TM_MAD_SYSTEM = "ssh"
VCPU = "2"
VMID = "447"

VM Templates “Debian 9 - DAS” has TM_MAD_SYSTEM = “ssh”, and I selected only ZFS_DAS in the create VM screen. I’m still getting the error where the drive tries to use the shared driver instead of the ssh driver.

It looks like this PR addresses this cross type DS situation, but it doesn’t seem to have shared/clone.ssh support. Was this by design?

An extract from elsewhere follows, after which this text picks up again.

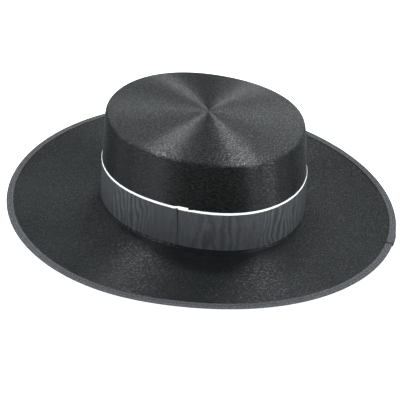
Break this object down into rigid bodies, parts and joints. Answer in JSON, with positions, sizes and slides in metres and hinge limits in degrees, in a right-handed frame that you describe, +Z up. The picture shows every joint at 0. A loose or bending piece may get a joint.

Sorry for pinging you @jan.orel. It seems that you were behind the PR. What possible side effects will arise by adding share/clone.ssh?

shared/clone.ssh is missing because it would be more or less the same like share/clone.

Anyway, in such cases, ONE always fall-backs to the action script without the suffix – shared/clone in this case.

The configuration looks good but it seems the driver can not access the image on the hypervisor. Even tough you use ssh TM you still need to have image datastore accessible on hosts. Could it be the case?

According to the documentation, it assumes that all hosts have access to the shared image store (which shared/clone makes sense). However in my configuration, this proposed new host doesn’t have access to the shared storage (and that is exactly that the point), which it relies on the frontend/oned instance to scp the image over (which is what I expect from something like shared/clone.ssh).

I hope that somewhat makes sense to you.